WHAT YOU NEED TO DO –
Starting with the line that contains "Turn this picture", reproduce each line through the end of the entries exactly as written.

Rows from a 3D modeling dataset
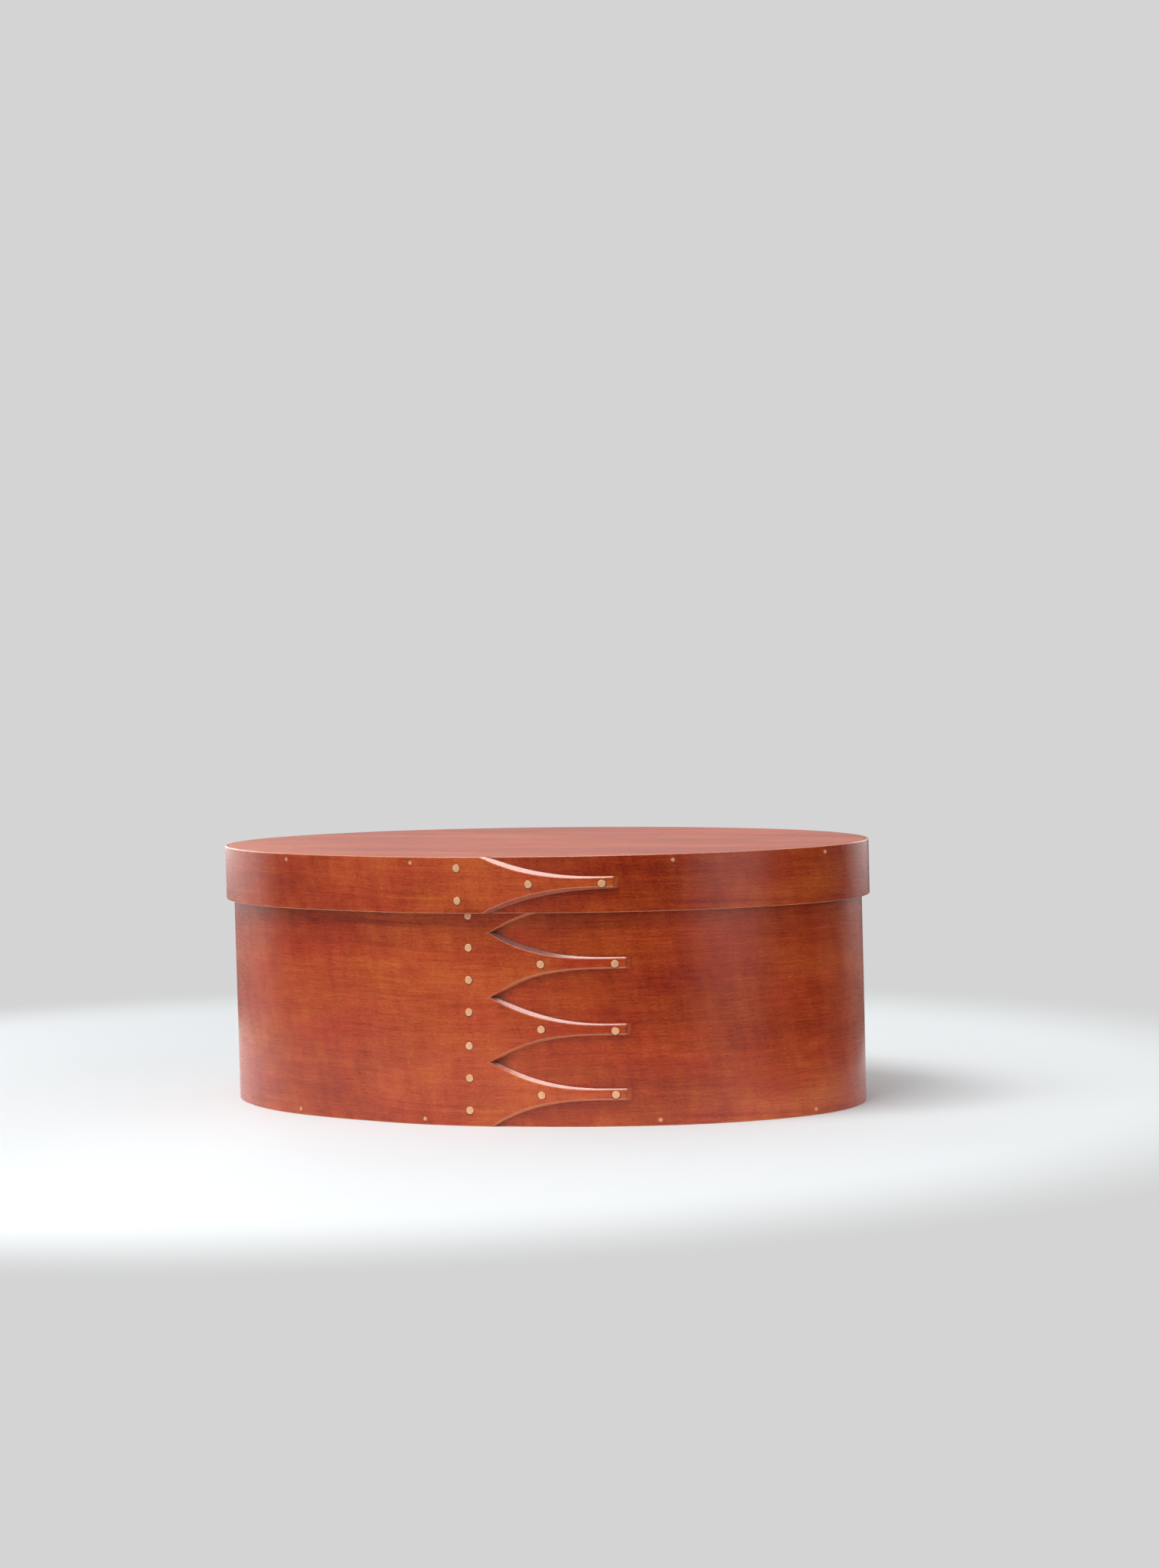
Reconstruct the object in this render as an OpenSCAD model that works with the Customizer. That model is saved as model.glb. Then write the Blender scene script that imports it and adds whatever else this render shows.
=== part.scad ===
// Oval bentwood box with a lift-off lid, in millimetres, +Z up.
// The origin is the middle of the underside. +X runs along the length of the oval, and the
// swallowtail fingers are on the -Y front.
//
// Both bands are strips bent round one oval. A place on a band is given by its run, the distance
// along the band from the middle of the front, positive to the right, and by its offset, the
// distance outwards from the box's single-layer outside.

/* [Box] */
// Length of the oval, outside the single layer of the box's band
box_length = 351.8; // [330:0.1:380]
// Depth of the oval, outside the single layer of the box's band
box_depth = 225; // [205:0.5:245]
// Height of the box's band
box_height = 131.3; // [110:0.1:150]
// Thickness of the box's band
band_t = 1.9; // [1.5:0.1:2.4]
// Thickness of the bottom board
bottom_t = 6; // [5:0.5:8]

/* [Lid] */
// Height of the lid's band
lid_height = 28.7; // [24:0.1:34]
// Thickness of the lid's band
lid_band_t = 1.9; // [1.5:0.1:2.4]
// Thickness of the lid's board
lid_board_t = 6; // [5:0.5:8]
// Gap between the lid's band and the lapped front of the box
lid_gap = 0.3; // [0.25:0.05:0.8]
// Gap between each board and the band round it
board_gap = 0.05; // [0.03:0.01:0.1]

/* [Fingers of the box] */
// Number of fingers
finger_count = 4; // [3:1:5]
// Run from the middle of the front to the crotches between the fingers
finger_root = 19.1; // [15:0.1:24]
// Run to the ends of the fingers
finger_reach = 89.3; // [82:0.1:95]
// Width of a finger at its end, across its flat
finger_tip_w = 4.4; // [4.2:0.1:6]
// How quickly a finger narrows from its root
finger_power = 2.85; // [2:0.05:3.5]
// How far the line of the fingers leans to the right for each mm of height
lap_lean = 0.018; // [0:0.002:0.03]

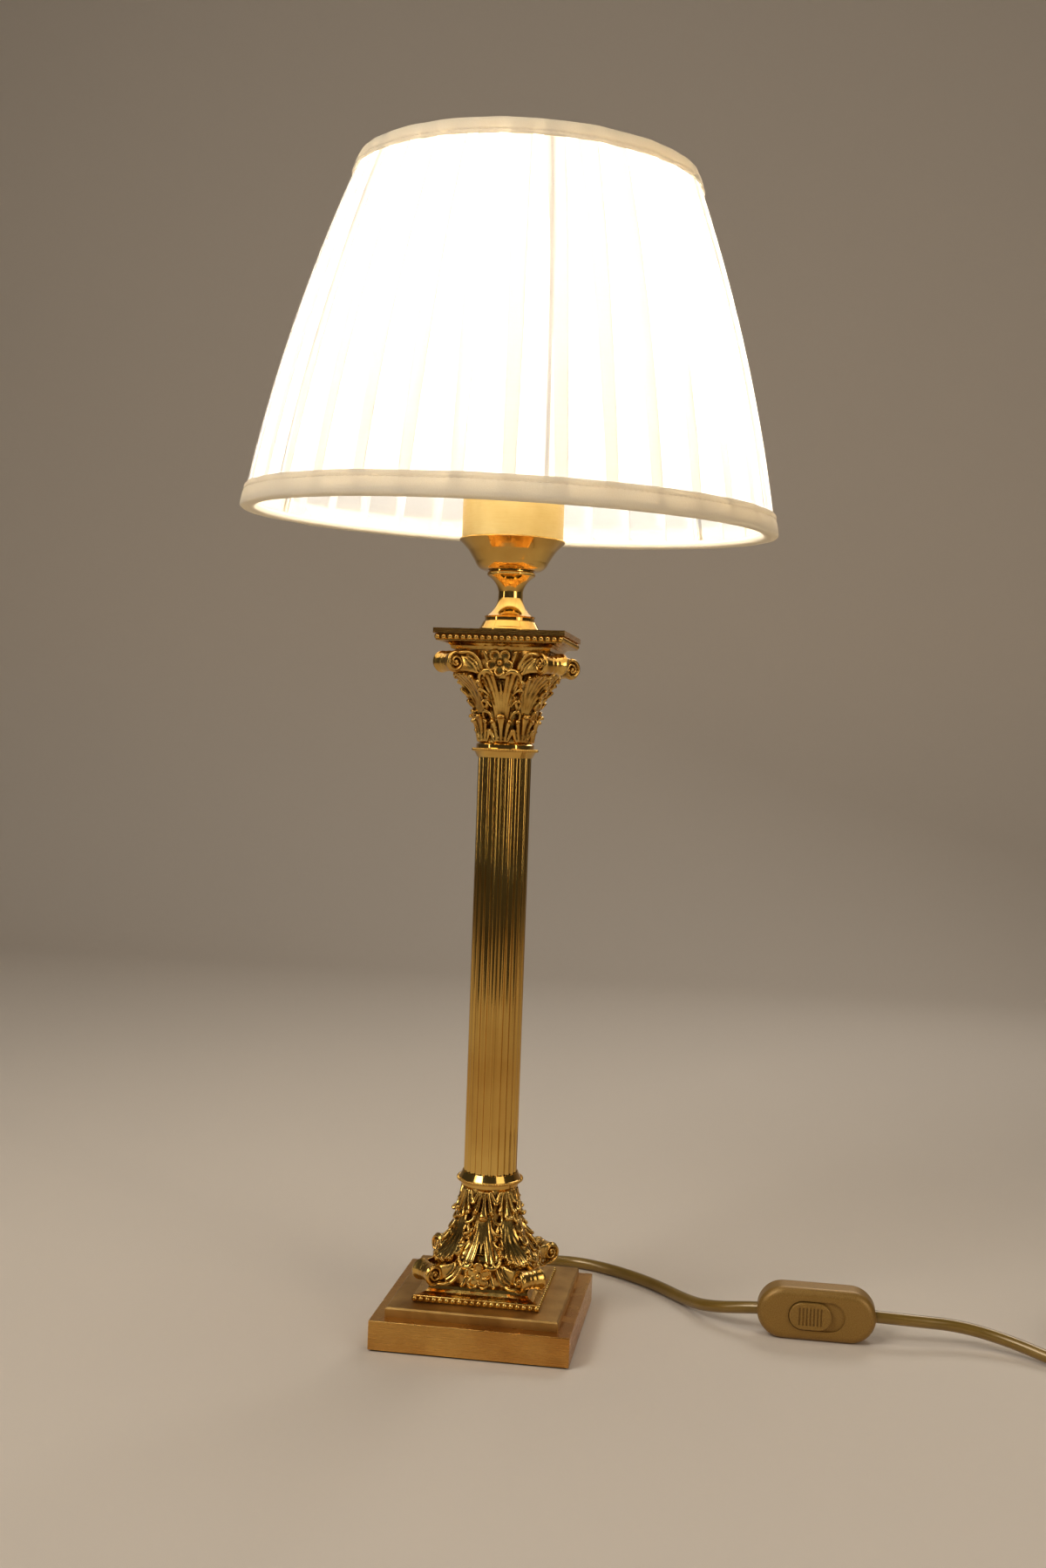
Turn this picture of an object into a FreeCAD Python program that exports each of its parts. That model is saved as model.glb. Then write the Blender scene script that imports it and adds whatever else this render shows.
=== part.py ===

EXERCISE SOLUTION –
Turn this picture of an object into a FreeCAD Python program that exports each of its parts. That model is saved as model.glb. Then write the Blender scene script that imports it and adds whatever else this render shows.
=== part.py ===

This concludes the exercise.